*Your goal*
Extract the lines that carry the string "frame" from the listing.
>>>
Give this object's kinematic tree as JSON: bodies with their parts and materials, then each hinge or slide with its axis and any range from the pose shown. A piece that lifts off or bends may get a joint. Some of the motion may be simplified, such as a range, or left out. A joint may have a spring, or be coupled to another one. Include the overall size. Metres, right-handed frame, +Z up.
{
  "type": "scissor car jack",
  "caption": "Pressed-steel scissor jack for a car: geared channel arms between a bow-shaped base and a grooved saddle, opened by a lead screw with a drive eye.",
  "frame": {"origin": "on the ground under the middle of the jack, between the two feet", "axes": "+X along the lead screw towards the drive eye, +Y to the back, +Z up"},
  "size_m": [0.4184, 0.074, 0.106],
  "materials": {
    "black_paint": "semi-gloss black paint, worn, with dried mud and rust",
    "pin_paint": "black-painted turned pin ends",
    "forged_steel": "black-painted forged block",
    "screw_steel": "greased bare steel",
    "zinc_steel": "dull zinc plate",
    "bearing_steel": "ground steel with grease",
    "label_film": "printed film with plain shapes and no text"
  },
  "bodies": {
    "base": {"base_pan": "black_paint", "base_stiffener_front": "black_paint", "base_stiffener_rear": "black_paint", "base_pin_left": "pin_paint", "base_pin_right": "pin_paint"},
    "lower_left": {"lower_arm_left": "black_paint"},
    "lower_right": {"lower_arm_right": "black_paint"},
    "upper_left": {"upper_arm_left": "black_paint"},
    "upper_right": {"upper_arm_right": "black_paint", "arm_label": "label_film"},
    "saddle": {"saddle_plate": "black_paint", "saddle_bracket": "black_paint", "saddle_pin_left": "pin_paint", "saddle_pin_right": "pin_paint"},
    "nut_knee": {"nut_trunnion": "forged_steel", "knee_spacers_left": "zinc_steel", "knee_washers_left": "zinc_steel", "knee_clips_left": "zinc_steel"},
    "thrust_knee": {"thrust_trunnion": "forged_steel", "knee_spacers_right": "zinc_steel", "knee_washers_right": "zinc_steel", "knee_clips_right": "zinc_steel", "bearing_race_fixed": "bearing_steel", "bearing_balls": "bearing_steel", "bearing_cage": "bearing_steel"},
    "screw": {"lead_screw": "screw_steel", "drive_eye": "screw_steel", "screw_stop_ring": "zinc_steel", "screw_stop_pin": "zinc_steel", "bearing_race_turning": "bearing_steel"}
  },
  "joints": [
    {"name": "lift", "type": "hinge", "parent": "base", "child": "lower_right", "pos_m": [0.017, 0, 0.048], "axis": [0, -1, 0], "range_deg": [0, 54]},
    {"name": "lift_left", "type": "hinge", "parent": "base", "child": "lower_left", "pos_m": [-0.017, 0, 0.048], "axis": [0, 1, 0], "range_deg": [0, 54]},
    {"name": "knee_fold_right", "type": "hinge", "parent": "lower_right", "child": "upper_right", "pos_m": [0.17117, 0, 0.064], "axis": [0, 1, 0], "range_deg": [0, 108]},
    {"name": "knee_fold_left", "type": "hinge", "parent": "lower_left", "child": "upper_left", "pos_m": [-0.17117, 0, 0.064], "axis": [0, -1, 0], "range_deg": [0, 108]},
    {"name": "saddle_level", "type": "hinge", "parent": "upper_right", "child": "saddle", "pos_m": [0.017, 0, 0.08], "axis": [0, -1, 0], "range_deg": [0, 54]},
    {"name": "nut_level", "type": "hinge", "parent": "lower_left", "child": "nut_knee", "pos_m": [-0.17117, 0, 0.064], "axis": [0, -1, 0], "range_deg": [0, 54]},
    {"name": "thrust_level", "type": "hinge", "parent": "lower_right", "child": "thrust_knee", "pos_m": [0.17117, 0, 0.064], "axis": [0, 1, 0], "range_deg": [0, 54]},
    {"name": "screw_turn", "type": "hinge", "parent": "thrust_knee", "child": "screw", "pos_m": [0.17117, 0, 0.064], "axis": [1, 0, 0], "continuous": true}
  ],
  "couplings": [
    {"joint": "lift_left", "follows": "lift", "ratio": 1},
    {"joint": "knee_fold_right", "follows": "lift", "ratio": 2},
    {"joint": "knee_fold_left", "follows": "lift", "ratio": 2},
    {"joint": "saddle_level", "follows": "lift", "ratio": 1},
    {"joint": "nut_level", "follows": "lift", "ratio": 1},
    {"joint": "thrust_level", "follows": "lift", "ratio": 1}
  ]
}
<<<
*Final answer*
Give this object's kinematic tree as JSON: bodies with their parts and materials, then each hinge or slide with its axis and any range from the pose shown. A piece that lifts off or bends may get a joint. Some of the motion may be simplified, such as a range, or left out. A joint may have a spring, or be coupled to another one. Include the overall size. Metres, right-handed frame, +Z up.
  "frame": {"origin": "on the ground under the middle of the jack, between the two feet", "axes": "+X along the lead screw towards the drive eye, +Y to the back, +Z up"},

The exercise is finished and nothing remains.